_INSTRUCTION_
Gather up all lines that carry the word "materials".

_MATERIAL PROVIDED_
◆ ◆ ◆ ◆

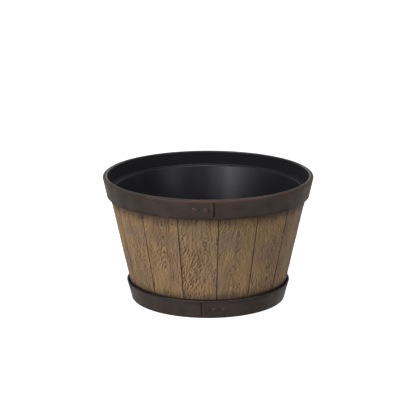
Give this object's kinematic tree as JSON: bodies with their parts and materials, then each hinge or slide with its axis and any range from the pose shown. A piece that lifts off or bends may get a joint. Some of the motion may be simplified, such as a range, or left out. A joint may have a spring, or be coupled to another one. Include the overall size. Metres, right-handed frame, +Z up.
{
  "type": "half-barrel planter",
  "caption": "Open round tub planter that tapers to its foot: upright wood-look staves held by dark, lapped and riveted hoops around a black inner pot with a ledge.",
  "frame": {"origin": "centre of the foot on the ground, on the tub's axis", "axes": "+Z up along the tub's axis; -Y towards the front, where both hoops lap; +X to the right seen from the front"},
  "size_m": [0.394, 0.3947, 0.236],
  "materials": {
    "liner": "smooth black moulded plastic with a soft sheen",
    "stave": "moulded and painted wood grain, weathered oak brown with dark pores",
    "hoop": "painted dark bronze, worn copper brown along the edges",
    "rivet": "painted dark bronze, worn lighter on the heads"
  },
  "bodies": {
    "root": {"liner": "liner", "stave_01": "stave", "stave_02": "stave", "stave_03": "stave", "stave_04": "stave", "stave_05": "stave", "stave_06": "stave", "stave_07": "stave", "stave_08": "stave", "stave_09": "stave", "stave_10": "stave", "stave_11": "stave", "stave_12": "stave", "stave_13": "stave", "stave_14": "stave", "stave_15": "stave", "top_hoop": "hoop", "foot_hoop": "hoop", "top_rivets": "rivet", "foot_rivets": "rivet"}
  },
  "joints": []
}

◆ ◆ ◆ ◆

_RESPONSE_
Give this object's kinematic tree as JSON: bodies with their parts and materials, then each hinge or slide with its axis and any range from the pose shown. A piece that lifts off or bends may get a joint. Some of the motion may be simplified, such as a range, or left out. A joint may have a spring, or be coupled to another one. Include the overall size. Metres, right-handed frame, +Z up.
  "materials": {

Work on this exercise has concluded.